Statue of Empress Wu Zetian at Huangze Temple. Credit: beibaoke / Shutterstock.com
Statue of Empress Wu Zetian at Huangze Temple. Credit: beibaoke / Shutterstock.com
  • Wu Zetian was born in 624, and started to rise to power when the Emperor Taizong took her as a concubine.
  • The two main reforms Wu Zetian is credited for are the agricultural reform, as well as the taxation systems.
  • Wu Zetian died in 705, when her son returned and made her step down because she was not performing her duties as an empress. After his ascension to the thone, Zetian died in 705.

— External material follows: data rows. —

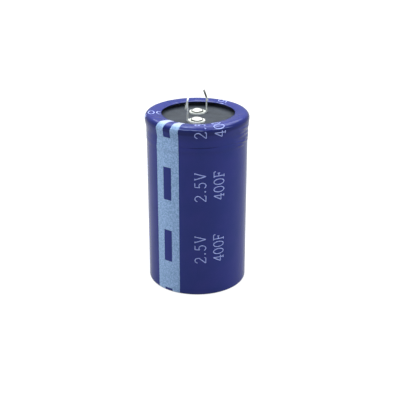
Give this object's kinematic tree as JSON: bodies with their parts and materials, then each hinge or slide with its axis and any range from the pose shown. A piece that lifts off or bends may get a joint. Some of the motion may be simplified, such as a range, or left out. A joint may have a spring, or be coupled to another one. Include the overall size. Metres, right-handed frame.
{
  "type": "supercapacitor",
  "caption": "Cylindrical snap-in supercapacitor: beaded aluminium can in a dark blue heat-shrink sleeve, rubber-faced deck with riveted blade terminals.",
  "frame": {"origin": "centre of the closed end's base, at the bottom of the sleeve's lower lip", "axes": "+Z along the can's axis, from the closed end to the terminals; the printed front faces -Y; the rivets lie on the Y axis, negative at -Y"},
  "size_m": [0.036, 0.036, 0.0684],
  "materials": {
    "sleeve_film": "shrunk vinyl film, dark blue, printed with a light blue stripe and pale characters",
    "can_aluminium": "drawn, bare",
    "deck_rubber": "matt moulded rubber, dark grey",
    "phenolic": "pressed phenolic laminate, brown",
    "tinned_sheet": "bright tin plate",
    "rivet_aluminium": "upset, bright",
    "lead_foil": "plain foil",
    "insulating_paper": "kraft board",
    "wound_roll": "wound carbon-coated foil and paper, wetted",
    "roll_tape": "amber film tape"
  },
  "bodies": {
    "root": {"can": "can_aluminium", "sleeve": "sleeve_film", "deck_plate": "phenolic", "deck_rubber": "deck_rubber", "terminal_negative": "tinned_sheet", "terminal_positive": "tinned_sheet", "rivet_negative": "rivet_aluminium", "rivet_positive": "rivet_aluminium", "washer_negative": "rivet_aluminium", "washer_positive": "rivet_aluminium", "lead_negative": "lead_foil", "lead_positive": "lead_foil", "top_insulator": "insulating_paper", "winding": "wound_roll", "winding_tape": "roll_tape", "bottom_insulator": "insulating_paper"}
  },
  "joints": []
}
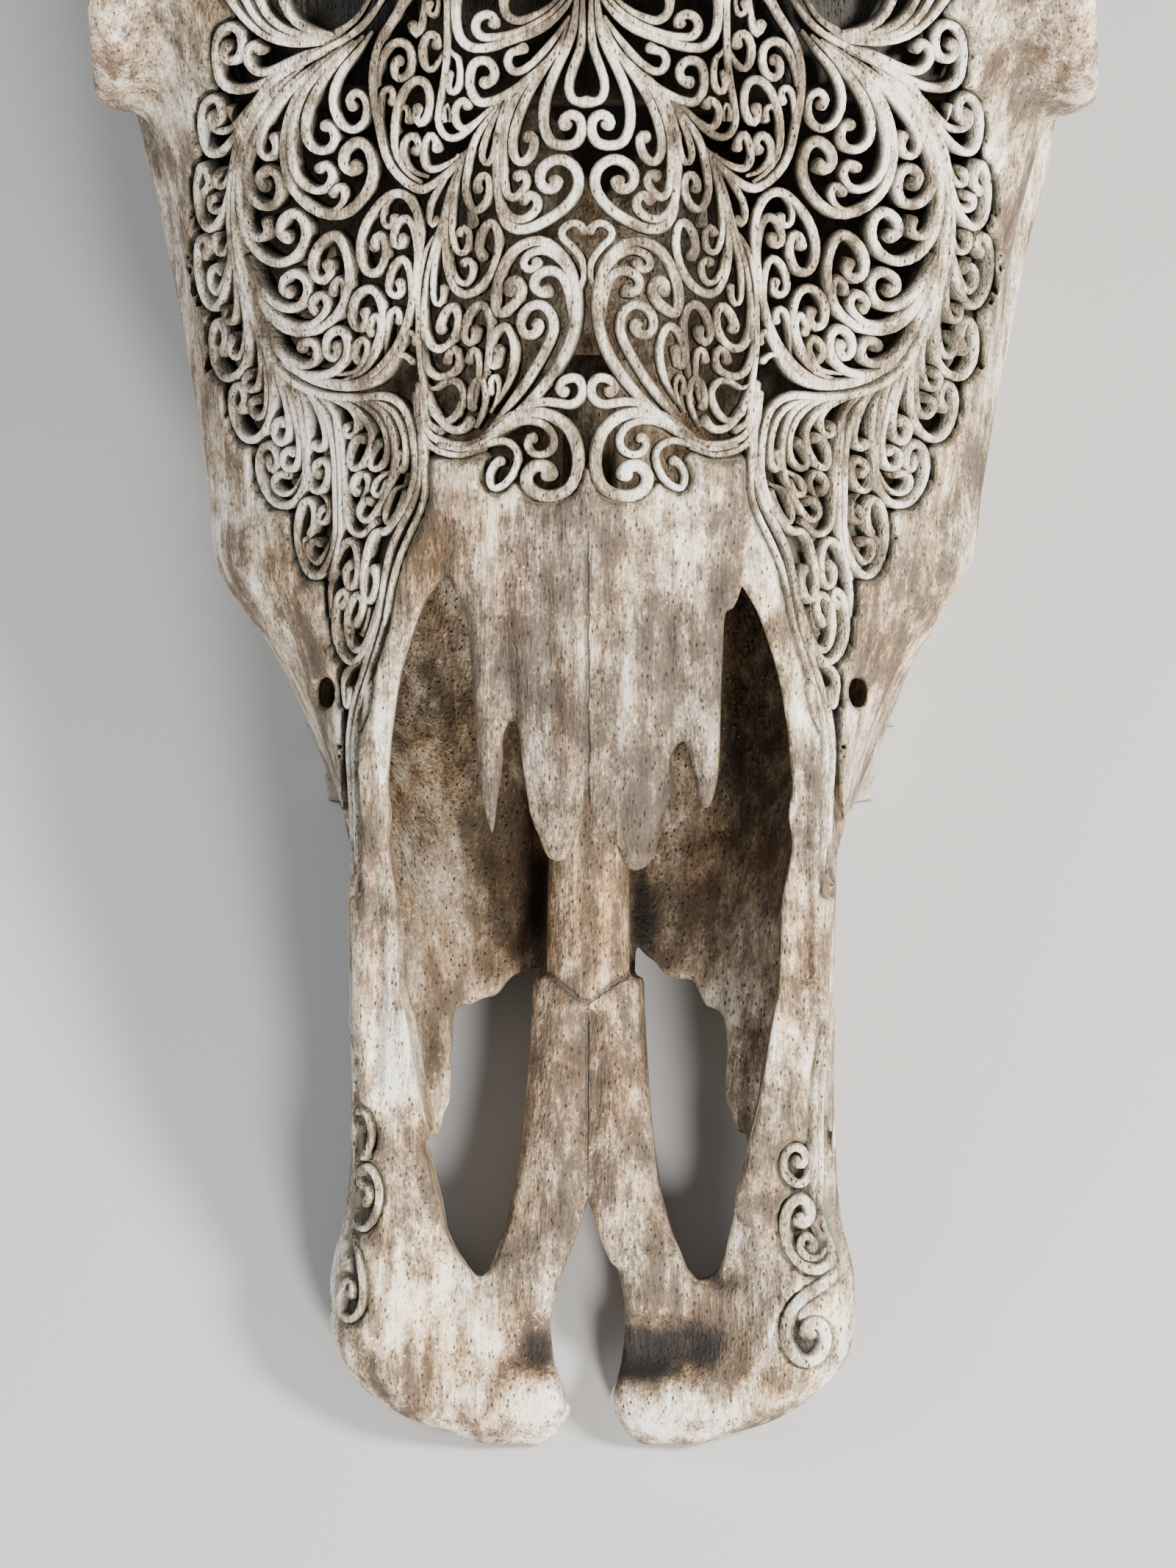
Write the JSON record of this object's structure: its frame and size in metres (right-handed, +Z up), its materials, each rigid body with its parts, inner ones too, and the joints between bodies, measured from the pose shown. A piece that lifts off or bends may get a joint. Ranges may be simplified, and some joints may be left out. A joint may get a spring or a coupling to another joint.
{
  "type": "carved bull skull",
  "caption": "Dry bull skull without its lower jaw, its face carved into pierced scroll filigree, with horn sheaths on bony cores and cheek teeth in their sockets.",
  "frame": {"origin": "centre of the bounding box's underside, on the surface that the skull rests on", "axes": "+Z up with the skull resting on its cheek teeth; +X to the skull's mirror-image side shown on the picture's right; +Y from the snout towards the back of the head"},
  "size_m": [0.4596, 0.5054, 0.2772],
  "materials": {
    "bone": "old waxed bone, cream on worn edges, dark in its recesses",
    "horn": "dark grown horn, satin with fine growth rings",
    "tooth": "worn enamel, brown-stained"
  },
  "bodies": {
    "root": {"skull": "bone", "horn_right": "horn", "horn_left": "horn", "premolar_1_right": "tooth", "premolar_1_left": "tooth", "premolar_2_right": "tooth", "premolar_2_left": "tooth", "premolar_3_right": "tooth", "premolar_3_left": "tooth", "molar_1_right": "tooth", "molar_1_left": "tooth", "molar_2_right": "tooth", "molar_2_left": "tooth", "molar_3_right": "tooth", "molar_3_left": "tooth"}
  },
  "joints": []
}
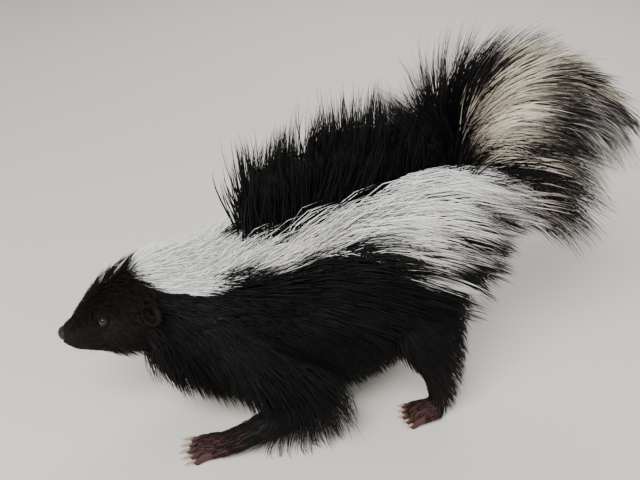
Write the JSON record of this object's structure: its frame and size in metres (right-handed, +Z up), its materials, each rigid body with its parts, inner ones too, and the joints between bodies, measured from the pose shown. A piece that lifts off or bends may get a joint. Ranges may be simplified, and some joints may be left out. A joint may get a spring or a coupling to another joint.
{
  "type": "striped skunk",
  "caption": "Life-size still model of a striped skunk walking, crest and plume of the tail raised, black coat with a white nape and stripe.",
  "frame": {"origin": "centre of the footprint box, on the floor under the body", "axes": "+Z up; the skunk faces -X, so X is its length with the nose at -X and the plume of the tail at +X; its left side faces -Y"},
  "size_m": [0.48, 0.1994, 0.3121],
  "materials": {
    "coat_black": "long black hair",
    "coat_grizzled": "long hair, white at the root, black, and pale at the tip",
    "bare_skin": "bare dark skin, slightly moist",
    "paw_skin": "bare pinkish brown skin and pale claws",
    "eye_dark": "polished, nearly black"
  },
  "bodies": {
    "root": {"ear_left": "bare_skin", "ear_right": "bare_skin", "eye_left": "eye_dark", "eye_right": "eye_dark", "foreleg_left": "coat_black", "foreleg_right": "coat_black", "forepaw_left": "paw_skin", "forepaw_right": "paw_skin", "head": "coat_black", "hindleg_left": "coat_black", "hindleg_right": "coat_black", "hindpaw_left": "paw_skin", "hindpaw_right": "paw_skin", "neck": "coat_black", "nose": "bare_skin", "tail": "coat_grizzled", "torso": "coat_black"}
  },
  "joints": []
}
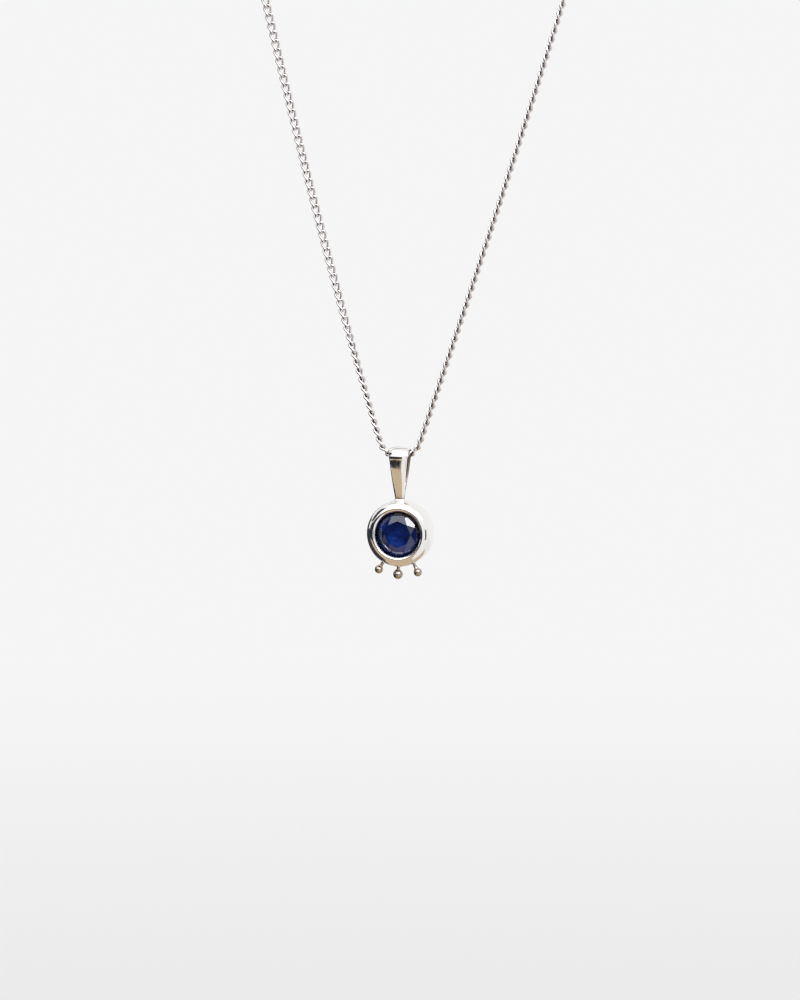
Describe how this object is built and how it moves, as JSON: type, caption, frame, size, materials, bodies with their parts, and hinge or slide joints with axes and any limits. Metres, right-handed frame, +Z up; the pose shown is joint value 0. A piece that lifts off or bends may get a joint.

China has always inspired an equal amount of fascination and wonder. The same can be said about the rulers that once led to this breathtaking country. And while there have been several powerful and even notorious male emperors, China also had one female emperor - Empress Wu Zetian. 

History is a witness to the fact that women and power never made an easy marriage. There is always controversy when a woman sits on the throne, just think of Elizabeth I, Catherine the Great, Hatshepsut or Cleopatra. Stories of these remarkable women are a medley of fact and fantasy where truth becomes an almost fluid notion and one that pales and almost becomes insignificant. 

This same curious blend is extended to Wu Zetian. 

The Only Female Ruler Of China

Born in 624, Wu Zetian was a daughter of a general, and her descent to power started when she became one of the concubines to the then Emperor Taizong. When he died, she became a concubine to his son, Emperor Gaozong. She soon became the Emperor’s favorite concubine and consequently managed to get rid of Gaozong’s wife, Empress Wang, as well as his Consort Xiao.

Statues of Wu Zetian and Emperor Gaozong at Huangze Temple.
Statues of Wu Zetian and Emperor Gaozong at Huangze Temple. Credit: beibaoke / Shutterstock.com

This is where the story turns rather sinister as historians claim that Wo Zetian strangled her infant daughter by the Emperor Gaozong and blamed Empress Wang for the deed. The Emperor believed her, and Wu became the new empress. The story gets another macabre twist as it is claimed that Wu Zetian ordered that the two cast-off women be drowned in vats of wine with their legs and hands being previously hacked off. 

A Powerful Woman Or An Abomination?

There is often a thin line between absolute power and ruthlessness, and in Wu Zetian’s case, it is hard to make a distinction. Historians of the time did not write favorably about her. One possible explanation could be that a woman in power was not seen before, and they found it to be unnatural, the other explanation is simply that there is at least some truth to what has been written. 

Know as the worst mother in history, Wu Zetian supposedly poisoned China’s crown prince and her eldest son and accused her second son of so many heinous crimes and transgressions that he was eventually exiled. After the death of Emperor Gaozong, she assumed the throne and the power and forced her youngest son to abdication. She proclaimed herself Emperor Zetian.

Empress Wu Zetian's tomb
Empress Wu Zetian's tomb. Credit: mary416 / Shutterstock.com 

The Traces Wu Zetian Left 

On the other hand, nobody can dispute that the Empress Zetian had done great things for China. Agricultural production experienced a reform under her rule as well as taxation systems. As a result, the Tang dynasty became more stable. She supported the printed word, and she introduced her own characters, the Zetian characters, and she re-opened the Silk Road, which had been closed because of the plague outbreak. She also, supposedly, had her own secret police, which spied on people, which helped her to hold on to her power.

As she grew older, stories of her erotic and sexual escapades started to circle. She supposedly had a slew of young, virile lovers. Zhang brothers are among her most famous lovers. It has been claimed they would shut themselves away in her private chambers to indulge her sexual appetites.

The End Of Wu Zetian 

Her exiled second son was, in the end, her downfall. He returned and forced his old and ailing mother to relinquish her power because she was neglecting her duties toward her kingdom. She died in 705, soon after he came to the throne. An enormous stone slab was erected in front of her tomb, as was the custom for monarchs of the time, and it was intended to be filled with words from historians that would describe her accomplishments. 

The slab of stone has been empty for more than 2,000 years.